- **WHAT THE TASK ASKS**
Starting at the first line of the data below, write out each line exactly until you reach the line containing "to their place.", and include that line too.

[START OF COLLECTED DATA]

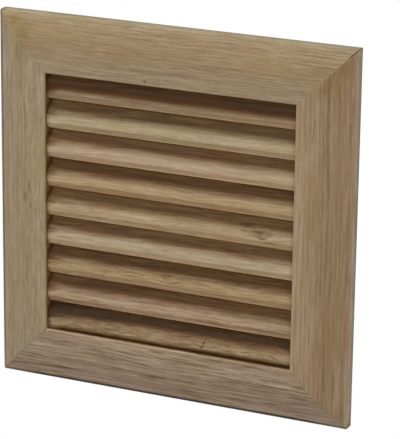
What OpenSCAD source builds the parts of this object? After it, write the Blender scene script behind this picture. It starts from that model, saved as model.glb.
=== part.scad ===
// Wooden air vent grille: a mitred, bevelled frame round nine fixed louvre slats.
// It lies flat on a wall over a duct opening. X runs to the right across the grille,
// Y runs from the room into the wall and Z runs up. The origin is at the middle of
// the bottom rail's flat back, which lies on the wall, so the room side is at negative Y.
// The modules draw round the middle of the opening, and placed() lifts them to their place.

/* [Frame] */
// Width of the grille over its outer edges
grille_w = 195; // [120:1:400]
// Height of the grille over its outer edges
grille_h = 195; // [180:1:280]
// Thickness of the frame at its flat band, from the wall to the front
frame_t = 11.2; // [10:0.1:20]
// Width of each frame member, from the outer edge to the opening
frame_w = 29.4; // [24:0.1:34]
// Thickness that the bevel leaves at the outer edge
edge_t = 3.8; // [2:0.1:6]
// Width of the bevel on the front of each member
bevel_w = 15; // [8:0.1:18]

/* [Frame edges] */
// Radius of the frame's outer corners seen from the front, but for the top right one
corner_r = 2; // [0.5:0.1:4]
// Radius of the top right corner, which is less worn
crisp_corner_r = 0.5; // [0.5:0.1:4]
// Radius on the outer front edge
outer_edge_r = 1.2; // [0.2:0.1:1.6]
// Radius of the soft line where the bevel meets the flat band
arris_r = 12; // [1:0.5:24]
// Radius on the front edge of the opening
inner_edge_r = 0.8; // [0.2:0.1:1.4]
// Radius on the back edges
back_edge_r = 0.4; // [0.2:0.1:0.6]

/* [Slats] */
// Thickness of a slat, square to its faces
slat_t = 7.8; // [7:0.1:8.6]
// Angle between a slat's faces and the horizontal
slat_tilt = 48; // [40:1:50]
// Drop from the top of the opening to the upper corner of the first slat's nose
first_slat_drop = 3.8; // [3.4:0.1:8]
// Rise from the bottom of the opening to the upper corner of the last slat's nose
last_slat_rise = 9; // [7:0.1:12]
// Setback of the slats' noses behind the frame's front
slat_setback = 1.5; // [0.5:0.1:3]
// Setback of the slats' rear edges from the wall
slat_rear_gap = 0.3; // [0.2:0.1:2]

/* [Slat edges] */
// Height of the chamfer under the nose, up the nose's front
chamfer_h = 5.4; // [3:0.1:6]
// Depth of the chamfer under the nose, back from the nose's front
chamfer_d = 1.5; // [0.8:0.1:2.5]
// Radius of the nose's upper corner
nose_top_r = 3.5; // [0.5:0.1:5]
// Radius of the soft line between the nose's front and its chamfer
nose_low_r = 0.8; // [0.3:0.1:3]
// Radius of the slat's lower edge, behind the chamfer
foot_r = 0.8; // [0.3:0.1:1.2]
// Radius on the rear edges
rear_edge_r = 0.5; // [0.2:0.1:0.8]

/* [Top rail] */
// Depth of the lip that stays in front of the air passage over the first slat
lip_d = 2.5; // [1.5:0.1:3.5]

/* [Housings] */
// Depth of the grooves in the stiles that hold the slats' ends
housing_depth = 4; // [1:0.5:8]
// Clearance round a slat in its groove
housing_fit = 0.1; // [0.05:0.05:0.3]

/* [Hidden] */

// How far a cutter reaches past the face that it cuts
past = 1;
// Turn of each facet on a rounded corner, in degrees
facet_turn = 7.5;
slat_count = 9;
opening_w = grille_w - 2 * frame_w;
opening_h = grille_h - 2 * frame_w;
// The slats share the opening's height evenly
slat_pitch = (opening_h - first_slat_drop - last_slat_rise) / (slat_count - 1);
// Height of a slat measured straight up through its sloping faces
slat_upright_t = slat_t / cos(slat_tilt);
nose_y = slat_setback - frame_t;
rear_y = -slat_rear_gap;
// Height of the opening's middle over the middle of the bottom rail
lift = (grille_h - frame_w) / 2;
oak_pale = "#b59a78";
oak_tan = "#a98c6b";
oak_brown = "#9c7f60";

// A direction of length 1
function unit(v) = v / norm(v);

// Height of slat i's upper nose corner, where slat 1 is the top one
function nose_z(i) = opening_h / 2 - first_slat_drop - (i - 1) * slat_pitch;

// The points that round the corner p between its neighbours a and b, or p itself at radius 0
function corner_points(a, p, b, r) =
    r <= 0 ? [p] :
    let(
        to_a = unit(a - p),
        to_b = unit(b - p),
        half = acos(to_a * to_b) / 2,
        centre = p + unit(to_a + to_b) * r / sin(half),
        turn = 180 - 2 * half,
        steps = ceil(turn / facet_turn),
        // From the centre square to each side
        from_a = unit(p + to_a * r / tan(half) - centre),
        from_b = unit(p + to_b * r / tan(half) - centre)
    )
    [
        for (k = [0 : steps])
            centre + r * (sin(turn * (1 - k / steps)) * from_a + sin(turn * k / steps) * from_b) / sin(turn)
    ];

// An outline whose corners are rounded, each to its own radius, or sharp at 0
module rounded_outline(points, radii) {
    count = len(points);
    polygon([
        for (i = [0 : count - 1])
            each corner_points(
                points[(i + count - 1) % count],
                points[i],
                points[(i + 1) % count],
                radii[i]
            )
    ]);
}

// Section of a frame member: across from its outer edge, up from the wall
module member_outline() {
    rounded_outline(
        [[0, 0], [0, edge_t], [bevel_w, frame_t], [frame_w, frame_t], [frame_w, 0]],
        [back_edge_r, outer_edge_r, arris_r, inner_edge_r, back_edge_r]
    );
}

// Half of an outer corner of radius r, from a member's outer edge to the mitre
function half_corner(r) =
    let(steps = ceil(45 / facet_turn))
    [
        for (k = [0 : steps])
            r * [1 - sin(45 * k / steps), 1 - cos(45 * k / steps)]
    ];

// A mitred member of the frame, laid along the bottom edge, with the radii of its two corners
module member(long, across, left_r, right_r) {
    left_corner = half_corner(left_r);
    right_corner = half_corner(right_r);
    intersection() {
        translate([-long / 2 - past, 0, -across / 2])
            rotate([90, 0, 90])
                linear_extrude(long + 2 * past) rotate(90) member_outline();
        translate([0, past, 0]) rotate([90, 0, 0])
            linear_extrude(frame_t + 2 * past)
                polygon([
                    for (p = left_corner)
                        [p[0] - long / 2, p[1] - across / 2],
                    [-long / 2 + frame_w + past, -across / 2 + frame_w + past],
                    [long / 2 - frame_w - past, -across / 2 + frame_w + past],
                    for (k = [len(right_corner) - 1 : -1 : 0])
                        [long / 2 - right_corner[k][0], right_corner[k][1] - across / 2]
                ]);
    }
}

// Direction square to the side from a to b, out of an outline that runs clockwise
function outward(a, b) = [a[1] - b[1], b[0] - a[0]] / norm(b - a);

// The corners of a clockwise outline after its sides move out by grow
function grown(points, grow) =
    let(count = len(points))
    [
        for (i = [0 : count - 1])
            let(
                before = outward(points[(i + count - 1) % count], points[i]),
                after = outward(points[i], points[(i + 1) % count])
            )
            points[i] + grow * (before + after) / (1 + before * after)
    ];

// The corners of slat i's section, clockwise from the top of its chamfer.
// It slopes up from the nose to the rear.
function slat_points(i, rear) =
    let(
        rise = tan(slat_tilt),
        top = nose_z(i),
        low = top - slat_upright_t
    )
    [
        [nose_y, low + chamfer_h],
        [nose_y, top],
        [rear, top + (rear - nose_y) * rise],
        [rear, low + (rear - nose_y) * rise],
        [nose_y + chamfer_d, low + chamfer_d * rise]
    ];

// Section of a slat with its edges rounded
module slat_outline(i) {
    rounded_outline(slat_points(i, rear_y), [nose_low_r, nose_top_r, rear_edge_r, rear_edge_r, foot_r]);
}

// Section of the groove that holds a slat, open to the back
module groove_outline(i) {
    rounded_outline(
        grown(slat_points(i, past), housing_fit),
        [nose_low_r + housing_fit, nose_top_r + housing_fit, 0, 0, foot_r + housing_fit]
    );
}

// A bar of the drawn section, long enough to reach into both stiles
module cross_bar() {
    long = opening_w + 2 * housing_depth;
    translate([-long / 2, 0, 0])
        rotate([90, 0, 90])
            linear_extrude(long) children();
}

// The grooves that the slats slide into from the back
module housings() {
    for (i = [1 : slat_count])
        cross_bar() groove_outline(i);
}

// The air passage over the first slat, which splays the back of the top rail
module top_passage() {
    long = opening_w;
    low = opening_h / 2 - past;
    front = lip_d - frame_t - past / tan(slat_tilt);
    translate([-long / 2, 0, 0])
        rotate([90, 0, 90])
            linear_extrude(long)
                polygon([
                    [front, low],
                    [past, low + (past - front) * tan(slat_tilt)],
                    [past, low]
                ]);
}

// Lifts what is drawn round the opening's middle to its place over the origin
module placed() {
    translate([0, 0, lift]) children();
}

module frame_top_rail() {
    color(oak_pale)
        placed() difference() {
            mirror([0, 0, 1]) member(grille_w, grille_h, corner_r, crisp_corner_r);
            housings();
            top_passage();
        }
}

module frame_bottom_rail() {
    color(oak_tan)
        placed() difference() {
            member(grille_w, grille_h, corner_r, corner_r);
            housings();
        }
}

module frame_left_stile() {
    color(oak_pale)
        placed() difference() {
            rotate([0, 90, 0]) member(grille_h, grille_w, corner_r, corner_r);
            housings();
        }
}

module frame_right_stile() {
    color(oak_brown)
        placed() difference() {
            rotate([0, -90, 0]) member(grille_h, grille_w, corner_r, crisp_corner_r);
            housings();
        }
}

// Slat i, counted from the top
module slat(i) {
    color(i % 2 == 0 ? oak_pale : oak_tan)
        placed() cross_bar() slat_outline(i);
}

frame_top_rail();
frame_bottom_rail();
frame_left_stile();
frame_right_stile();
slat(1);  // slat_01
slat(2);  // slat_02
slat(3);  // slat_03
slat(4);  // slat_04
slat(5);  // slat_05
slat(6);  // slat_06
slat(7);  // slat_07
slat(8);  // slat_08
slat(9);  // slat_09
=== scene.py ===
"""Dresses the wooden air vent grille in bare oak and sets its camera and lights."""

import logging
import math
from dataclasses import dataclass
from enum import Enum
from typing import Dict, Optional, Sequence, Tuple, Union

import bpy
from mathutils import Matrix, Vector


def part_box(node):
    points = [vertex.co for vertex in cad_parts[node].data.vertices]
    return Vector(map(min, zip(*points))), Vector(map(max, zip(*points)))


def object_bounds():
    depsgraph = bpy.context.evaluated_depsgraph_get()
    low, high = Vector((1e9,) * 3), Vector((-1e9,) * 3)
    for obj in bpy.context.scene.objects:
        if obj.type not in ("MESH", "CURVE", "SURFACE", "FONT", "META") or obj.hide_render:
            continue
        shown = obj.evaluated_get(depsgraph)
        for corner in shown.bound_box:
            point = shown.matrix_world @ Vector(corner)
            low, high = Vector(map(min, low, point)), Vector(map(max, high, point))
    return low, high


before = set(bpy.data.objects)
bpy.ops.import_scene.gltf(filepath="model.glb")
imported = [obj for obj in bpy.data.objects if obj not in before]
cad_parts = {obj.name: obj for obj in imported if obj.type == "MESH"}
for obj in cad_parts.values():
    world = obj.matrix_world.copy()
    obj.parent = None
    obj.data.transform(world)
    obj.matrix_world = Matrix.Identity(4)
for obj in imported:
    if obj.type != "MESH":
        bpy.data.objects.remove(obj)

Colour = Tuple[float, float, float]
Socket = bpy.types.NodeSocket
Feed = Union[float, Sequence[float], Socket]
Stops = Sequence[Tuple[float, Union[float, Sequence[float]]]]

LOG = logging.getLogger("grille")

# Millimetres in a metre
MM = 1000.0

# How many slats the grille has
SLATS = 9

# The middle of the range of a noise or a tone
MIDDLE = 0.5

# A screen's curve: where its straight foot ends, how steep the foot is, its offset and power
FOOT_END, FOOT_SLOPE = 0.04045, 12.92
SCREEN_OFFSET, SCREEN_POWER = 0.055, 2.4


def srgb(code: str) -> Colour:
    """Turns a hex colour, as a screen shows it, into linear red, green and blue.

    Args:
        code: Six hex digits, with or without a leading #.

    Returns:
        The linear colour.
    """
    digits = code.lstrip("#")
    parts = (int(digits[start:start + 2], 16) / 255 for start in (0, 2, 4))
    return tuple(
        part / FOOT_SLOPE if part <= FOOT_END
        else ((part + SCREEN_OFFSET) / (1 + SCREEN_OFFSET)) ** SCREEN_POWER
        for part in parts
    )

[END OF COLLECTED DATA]

- **FULL ANSWER**
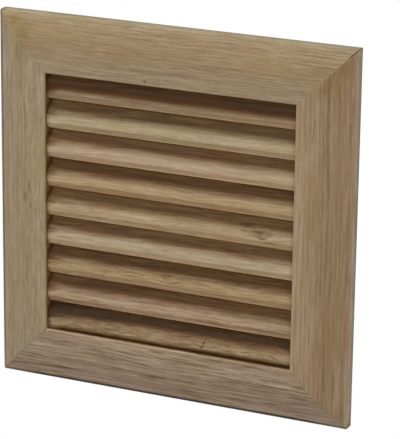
What OpenSCAD source builds the parts of this object? After it, write the Blender scene script behind this picture. It starts from that model, saved as model.glb.
=== part.scad ===
// Wooden air vent grille: a mitred, bevelled frame round nine fixed louvre slats.
// It lies flat on a wall over a duct opening. X runs to the right across the grille,
// Y runs from the room into the wall and Z runs up. The origin is at the middle of
// the bottom rail's flat back, which lies on the wall, so the room side is at negative Y.
// The modules draw round the middle of the opening, and placed() lifts them to their place.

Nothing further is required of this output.